CHALLENGE |
Copy each line exactly.

[Start of PROVIDED MATERIAL]

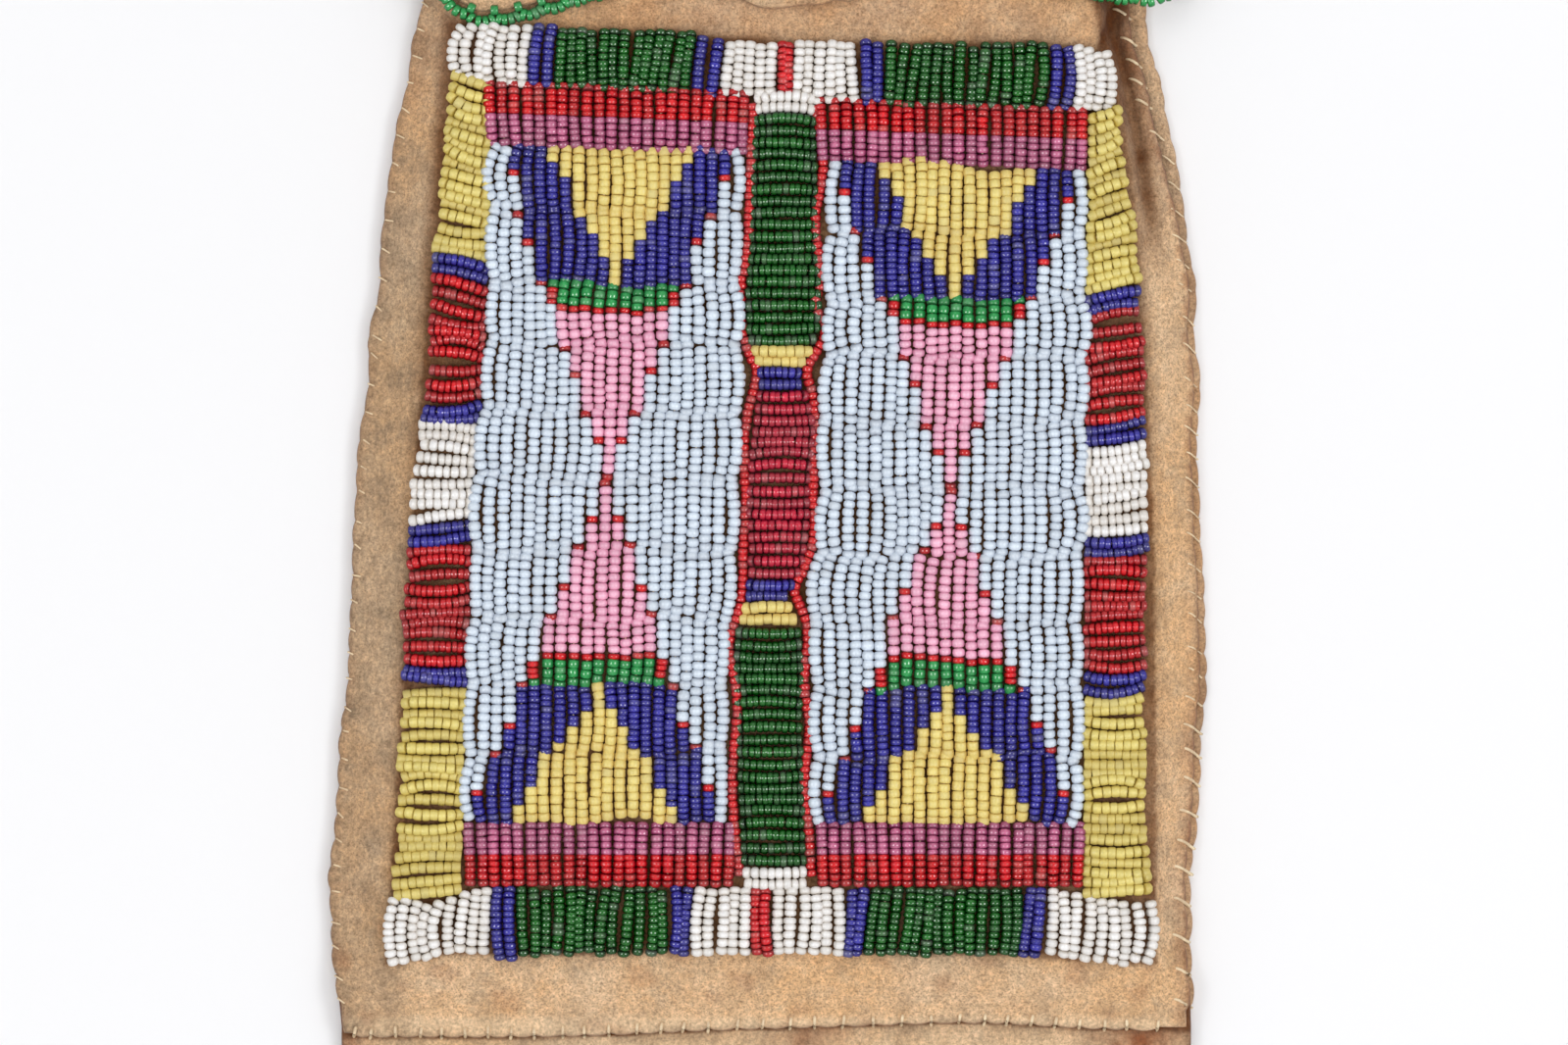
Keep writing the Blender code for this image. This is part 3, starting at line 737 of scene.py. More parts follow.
BESIDE_BEADS: Table = ((0.0, 0.08), (25.0, 0.14), (60.0, 0.28), (110.0, 0.42), (132.0, 0.7), (150.0, 0.84),
                       (243.0, 0.84))
RIGHT_DASHES: Table = ((0.0, 0.9), (60.0, 0.8), (75.0, 0.35), (100.0, 0.8), (150.0, 1.0), (243.0, 0.9))
RIGHT_RUB: Table = ((0.0, 0.3), (60.0, 0.25), (80.0, 0.1), (145.0, 0.15), (160.0, 0.5), (243.0, 0.5))


@dataclass
class HideSheets:
    """The four hides: front, back, flap and the band under the foot.

    Attributes:
        bag: shape of the bag.
        finishes: materials.
        edge_depth: (height, depth) table of the scallops that the stitches pull into the edges.
        relief, fine_relief, wrinkle: height of the broad and the fine unevenness, and depth of the wrinkles.
        edge_share: share of half the width, at each edge, where the grid is fine.
        fine_foot, fine_top: heights between which the front's rows stand about a millimetre apart.
        flap_shoulder: height where the flap's sides leave its lobes.
        flap_gap: gap between the front and the flap.
        flap_droop, droop_start, droop_run: droop of the flap's sides, where it begins, and its width.
    """

    bag: BagShape
    finishes: Finishes
    edge_depth: Table = ((0.0, 0.8), (45.0, 0.7), (80.0, 0.5), (243.0, 0.45))
    relief: float = 0.16
    fine_relief: float = 0.07
    wrinkle: float = 0.16
    edge_share: float = 0.17
    fine_foot: float = 14.0
    fine_top: float = 182.0
    flap_shoulder: float = 182.7
    flap_gap: float = 0.4
    flap_droop: float = 2.4
    droop_start: float = 50.0
    droop_run: float = 22.0

    def closed(self, name: str, outer: Array, inner: Array, marks: dict[str, Array],
               bulge: float = 0.32, cut: Array | float = 1.0) -> Piece:
        """Close two grids into a sheet with a rounded cut rim.

        The rim is one more loop, midway between the grids' borders and pushed out, square to the
        border, by bulge times the distance between the grids.

        Args:
            name: name of the piece.
            outer: grid of points of the outer face, first index across and second up.
            inner: grid of the inner face.
            marks: numbers over the grid, by attribute name.
            bulge: how far the rim stands out.
            cut: strength of the cut rim's dark tone, for the whole grid or for each of its points.

        Returns:
            The piece.
        """
        shape = outer.shape[:2]
        count = math.prod(shape)
        index = np.arange(count).reshape(shape)
        quads = np.stack([index[:-1, :-1], index[1:, :-1], index[1:, 1:], index[:-1, 1:]], axis=-1).reshape(-1, 4)
        loop = np.concatenate([index[:-1, 0], index[-1, :-1], index[:0:-1, -1], index[0, :0:-1]])
        ring = 2 * count + np.arange(len(loop))
        next_loop, next_ring = np.roll(loop, -1), np.roll(ring, -1)
        rim = np.concatenate([np.stack([ring, next_ring, next_loop, loop], axis=-1),
                              np.stack([loop + count, next_loop + count, next_ring, ring], axis=-1)])
        high, low = outer.reshape(-1, 3)[loop], inner.reshape(-1, 3)[loop]
        thick = high - low
        out = unit(np.cross(unit(np.roll(high, -1, axis=0) - np.roll(high, 1, axis=0)), thick))
        middle = (high + low) / 2 + out * np.linalg.norm(thick, axis=1, keepdims=True) * bulge
        over_grid = {key: np.broadcast_to(marks.get(key, 0.0), shape).ravel() for key in HIDE_MARKS}
        values = {key: np.concatenate([v, v, v[loop]]) for key, v in over_grid.items()}
        rim_tone = np.broadcast_to(cut, shape).ravel()[loop]
        border = np.zeros(count)
        border[loop] = 0.3 * rim_tone
        values["rim"] = np.concatenate([border, border, rim_tone])
        points = np.concatenate([outer.reshape(-1, 3), inner.reshape(-1, 3), middle])
        faces = [np.concatenate([quads, quads[:, ::-1] + count, rim])]
        return write_piece(name, points, faces, self.finishes.hide, **values)

    def shares(self, fine: int, middle: Array | int) -> Array:
        """Shares across a sheet from -1 to 1, as a column, close together near both edges.

        Args:
            fine: number of them near each edge.
            middle: the ones between, or the number of even ones, with both ends counted.

        Returns:
            The shares.
        """
        edge = np.linspace(0.0, self.edge_share, fine)
        if isinstance(middle, int):
            middle = np.linspace(self.edge_share - 1, 1 - self.edge_share, middle)[1:-1]
        return np.concatenate([edge - 1, middle, 1 - edge[::-1]])[:, None]

    def edges(self, h: Array, grow: float, inset: float = 0.0) -> tuple[Array, Array]:
        """Left and right edges with their scallops.

        Args:
            h: heights.
            grow: how far they stand out.
            inset: share of the front's inset at the right.

        Returns:
            Both edges.
        """
        bag = self.bag
        pull_left, pull_right = (along(self.edge_depth, h) * (1 - bag.scallop(h, bag.stitches(side)))
                                 for side in (-1, 1))
        wander = 0.25 * ripple(31, h, 0 * h, 14.0)
        drawn = inset * along(bag.front_inset, h)
        return (bag.edge(h, -1) + pull_left - grow + wander,
                bag.edge(h, 1) - pull_right + grow + wander - drawn)

    def front_panel(self) -> Piece:
        """Front hide, from the bottom seam to the mouth, rolled down to its seams.

        Its grid has four columns to every scallop of the bottom seam. Its relief and its wrinkles, where
        a slow noise passes zero, fade under the beads and at the edges.

        Returns:
            The piece.
        """
        bag = self.bag
        knots = np.array(BOTTOM_STITCHES)
        quarter = np.array([0.0, 0.22, 0.5, 0.78])
        middle = bag.across((knots[:-1, None] + np.diff(knots)[:, None] * quarter).ravel(), 0.0)
        share = self.shares(20, middle[np.abs(middle) < 0.825])
        h = np.concatenate([np.linspace(0, self.fine_foot, 18), np.linspace(self.fine_foot, self.fine_top, 182)[1:],
                            np.linspace(self.fine_top, bag.mouth, 10)[1:]])[None, :]
        left, right = self.edges(h, -0.1, 1.0)
        x = left + (right - left) * (share + 1) / 2
        foot = 0.75 * (1 - bag.scallop(x, knots)) * (1 - ease(h / 3))
        up = h + (foot + along(bag.seam_sag, x)) * (1 - ease(h / 9))
        bare = (1 - bead_area(x, up, 4.0)) * ease((1 - np.abs(share)) / 0.05) * ease((h + 0.6) / 4)
        wrinkles = np.exp(-(ripple(8, x * 1.4, up * 0.35, 11.0) / 0.16) ** 2)
        relief = self.relief * ripple(5, x, up, 24.0) + self.fine_relief * ripple(6, x, up, 6.0)
        z = bag.hide_top(x, up) + (relief - self.wrinkle * wrinkles) * bare
        between = ease((bag.scallop(h, bag.stitches(1)) - 0.45) / 0.3)
        cut = np.where(share > 0.9, 0.15 + 0.6 * between, np.where(share < -0.9, 0.25, 0.7))
        piece = self.closed("front_hide", place_points(x, up, z), place_points(x, up, z - bag.hide),
                            self.front_marks(x, up, x - left, right - x), cut=cut)
        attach(piece, "bag")
        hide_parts("front_panel")
        return piece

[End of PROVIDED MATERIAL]

FULL RESPONSE |
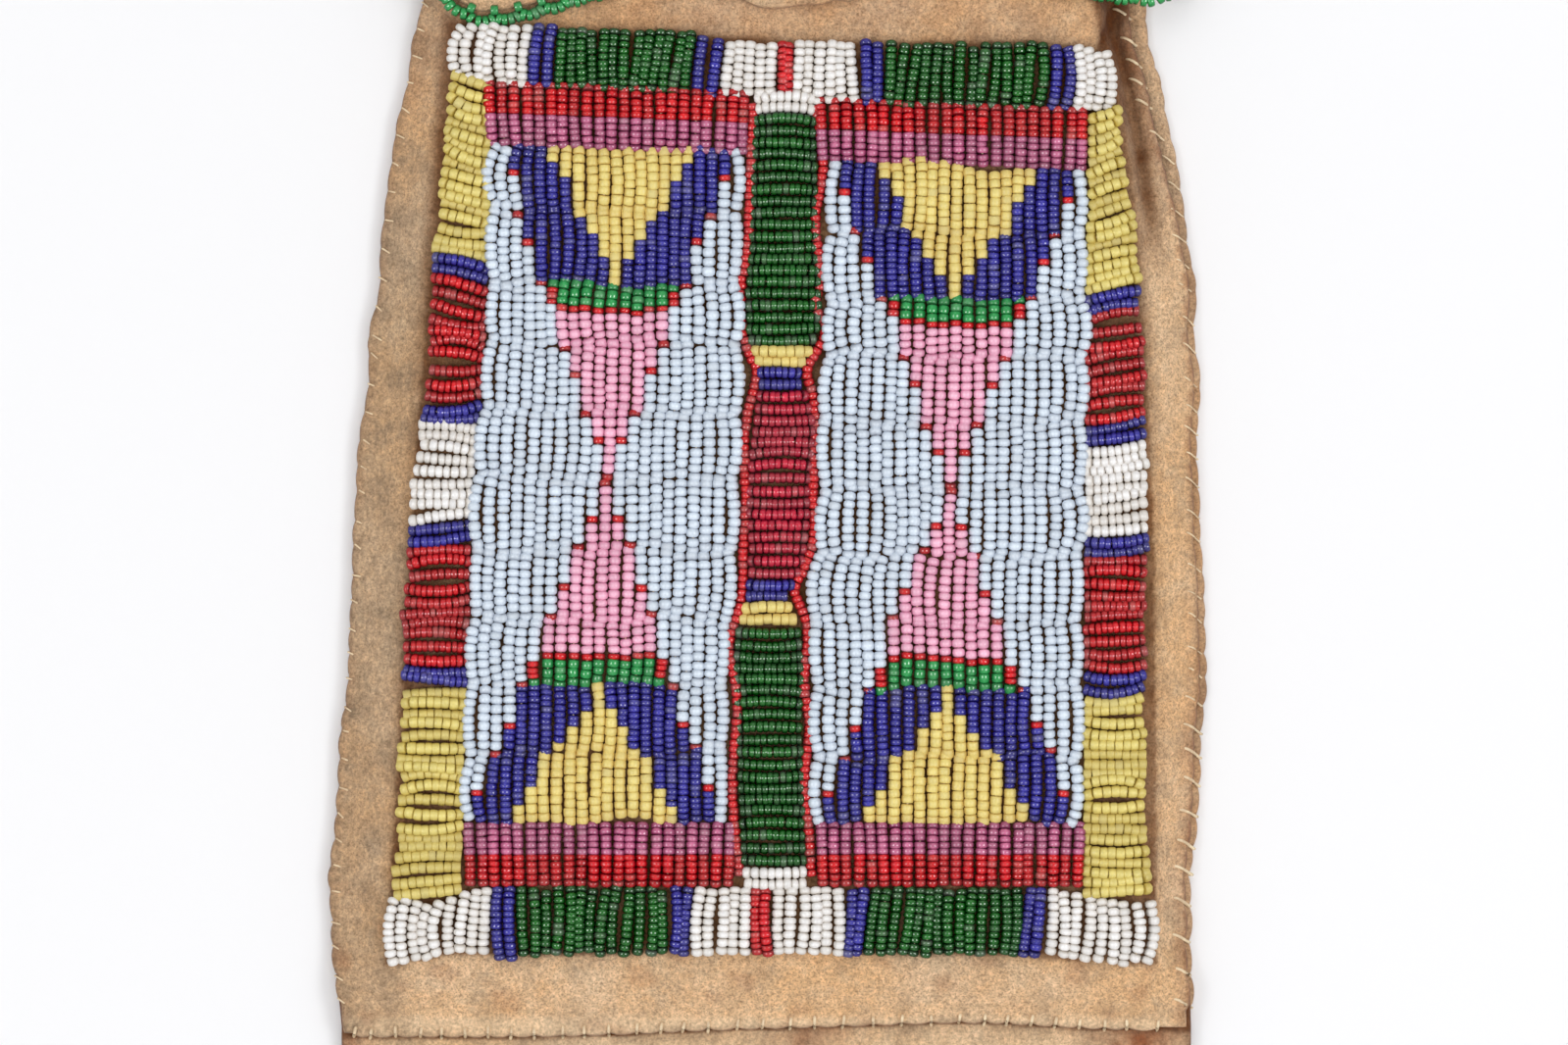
Keep writing the Blender code for this image. This is part 3, starting at line 737 of scene.py. More parts follow.
BESIDE_BEADS: Table = ((0.0, 0.08), (25.0, 0.14), (60.0, 0.28), (110.0, 0.42), (132.0, 0.7), (150.0, 0.84),
                       (243.0, 0.84))
RIGHT_DASHES: Table = ((0.0, 0.9), (60.0, 0.8), (75.0, 0.35), (100.0, 0.8), (150.0, 1.0), (243.0, 0.9))
RIGHT_RUB: Table = ((0.0, 0.3), (60.0, 0.25), (80.0, 0.1), (145.0, 0.15), (160.0, 0.5), (243.0, 0.5))


@dataclass
class HideSheets:
    """The four hides: front, back, flap and the band under the foot.

    Attributes:
        bag: shape of the bag.
        finishes: materials.
        edge_depth: (height, depth) table of the scallops that the stitches pull into the edges.
        relief, fine_relief, wrinkle: height of the broad and the fine unevenness, and depth of the wrinkles.
        edge_share: share of half the width, at each edge, where the grid is fine.
        fine_foot, fine_top: heights between which the front's rows stand about a millimetre apart.
        flap_shoulder: height where the flap's sides leave its lobes.
        flap_gap: gap between the front and the flap.
        flap_droop, droop_start, droop_run: droop of the flap's sides, where it begins, and its width.
    """

    bag: BagShape
    finishes: Finishes
    edge_depth: Table = ((0.0, 0.8), (45.0, 0.7), (80.0, 0.5), (243.0, 0.45))
    relief: float = 0.16
    fine_relief: float = 0.07
    wrinkle: float = 0.16
    edge_share: float = 0.17
    fine_foot: float = 14.0
    fine_top: float = 182.0
    flap_shoulder: float = 182.7
    flap_gap: float = 0.4
    flap_droop: float = 2.4
    droop_start: float = 50.0
    droop_run: float = 22.0

    def closed(self, name: str, outer: Array, inner: Array, marks: dict[str, Array],
               bulge: float = 0.32, cut: Array | float = 1.0) -> Piece:
        """Close two grids into a sheet with a rounded cut rim.

        The rim is one more loop, midway between the grids' borders and pushed out, square to the
        border, by bulge times the distance between the grids.

        Args:
            name: name of the piece.
            outer: grid of points of the outer face, first index across and second up.
            inner: grid of the inner face.
            marks: numbers over the grid, by attribute name.
            bulge: how far the rim stands out.
            cut: strength of the cut rim's dark tone, for the whole grid or for each of its points.

        Returns:
            The piece.
        """
        shape = outer.shape[:2]
        count = math.prod(shape)
        index = np.arange(count).reshape(shape)
        quads = np.stack([index[:-1, :-1], index[1:, :-1], index[1:, 1:], index[:-1, 1:]], axis=-1).reshape(-1, 4)
        loop = np.concatenate([index[:-1, 0], index[-1, :-1], index[:0:-1, -1], index[0, :0:-1]])
        ring = 2 * count + np.arange(len(loop))
        next_loop, next_ring = np.roll(loop, -1), np.roll(ring, -1)
        rim = np.concatenate([np.stack([ring, next_ring, next_loop, loop], axis=-1),
                              np.stack([loop + count, next_loop + count, next_ring, ring], axis=-1)])
        high, low = outer.reshape(-1, 3)[loop], inner.reshape(-1, 3)[loop]
        thick = high - low
        out = unit(np.cross(unit(np.roll(high, -1, axis=0) - np.roll(high, 1, axis=0)), thick))
        middle = (high + low) / 2 + out * np.linalg.norm(thick, axis=1, keepdims=True) * bulge
        over_grid = {key: np.broadcast_to(marks.get(key, 0.0), shape).ravel() for key in HIDE_MARKS}
        values = {key: np.concatenate([v, v, v[loop]]) for key, v in over_grid.items()}
        rim_tone = np.broadcast_to(cut, shape).ravel()[loop]
        border = np.zeros(count)
        border[loop] = 0.3 * rim_tone
        values["rim"] = np.concatenate([border, border, rim_tone])
        points = np.concatenate([outer.reshape(-1, 3), inner.reshape(-1, 3), middle])
        faces = [np.concatenate([quads, quads[:, ::-1] + count, rim])]
        return write_piece(name, points, faces, self.finishes.hide, **values)

    def shares(self, fine: int, middle: Array | int) -> Array:
        """Shares across a sheet from -1 to 1, as a column, close together near both edges.

        Args:
            fine: number of them near each edge.
            middle: the ones between, or the number of even ones, with both ends counted.

        Returns:
            The shares.
        """
        edge = np.linspace(0.0, self.edge_share, fine)
        if isinstance(middle, int):
            middle = np.linspace(self.edge_share - 1, 1 - self.edge_share, middle)[1:-1]
        return np.concatenate([edge - 1, middle, 1 - edge[::-1]])[:, None]

    def edges(self, h: Array, grow: float, inset: float = 0.0) -> tuple[Array, Array]:
        """Left and right edges with their scallops.

        Args:
            h: heights.
            grow: how far they stand out.
            inset: share of the front's inset at the right.

        Returns:
            Both edges.
        """
        bag = self.bag
        pull_left, pull_right = (along(self.edge_depth, h) * (1 - bag.scallop(h, bag.stitches(side)))
                                 for side in (-1, 1))
        wander = 0.25 * ripple(31, h, 0 * h, 14.0)
        drawn = inset * along(bag.front_inset, h)
        return (bag.edge(h, -1) + pull_left - grow + wander,
                bag.edge(h, 1) - pull_right + grow + wander - drawn)

    def front_panel(self) -> Piece:
        """Front hide, from the bottom seam to the mouth, rolled down to its seams.

        Its grid has four columns to every scallop of the bottom seam. Its relief and its wrinkles, where
        a slow noise passes zero, fade under the beads and at the edges.

        Returns:
            The piece.
        """
        bag = self.bag
        knots = np.array(BOTTOM_STITCHES)
        quarter = np.array([0.0, 0.22, 0.5, 0.78])
        middle = bag.across((knots[:-1, None] + np.diff(knots)[:, None] * quarter).ravel(), 0.0)
        share = self.shares(20, middle[np.abs(middle) < 0.825])
        h = np.concatenate([np.linspace(0, self.fine_foot, 18), np.linspace(self.fine_foot, self.fine_top, 182)[1:],
                            np.linspace(self.fine_top, bag.mouth, 10)[1:]])[None, :]
        left, right = self.edges(h, -0.1, 1.0)
        x = left + (right - left) * (share + 1) / 2
        foot = 0.75 * (1 - bag.scallop(x, knots)) * (1 - ease(h / 3))
        up = h + (foot + along(bag.seam_sag, x)) * (1 - ease(h / 9))
        bare = (1 - bead_area(x, up, 4.0)) * ease((1 - np.abs(share)) / 0.05) * ease((h + 0.6) / 4)
        wrinkles = np.exp(-(ripple(8, x * 1.4, up * 0.35, 11.0) / 0.16) ** 2)
        relief = self.relief * ripple(5, x, up, 24.0) + self.fine_relief * ripple(6, x, up, 6.0)
        z = bag.hide_top(x, up) + (relief - self.wrinkle * wrinkles) * bare
        between = ease((bag.scallop(h, bag.stitches(1)) - 0.45) / 0.3)
        cut = np.where(share > 0.9, 0.15 + 0.6 * between, np.where(share < -0.9, 0.25, 0.7))
        piece = self.closed("front_hide", place_points(x, up, z), place_points(x, up, z - bag.hide),
                            self.front_marks(x, up, x - left, right - x), cut=cut)
        attach(piece, "bag")
        hide_parts("front_panel")
        return piece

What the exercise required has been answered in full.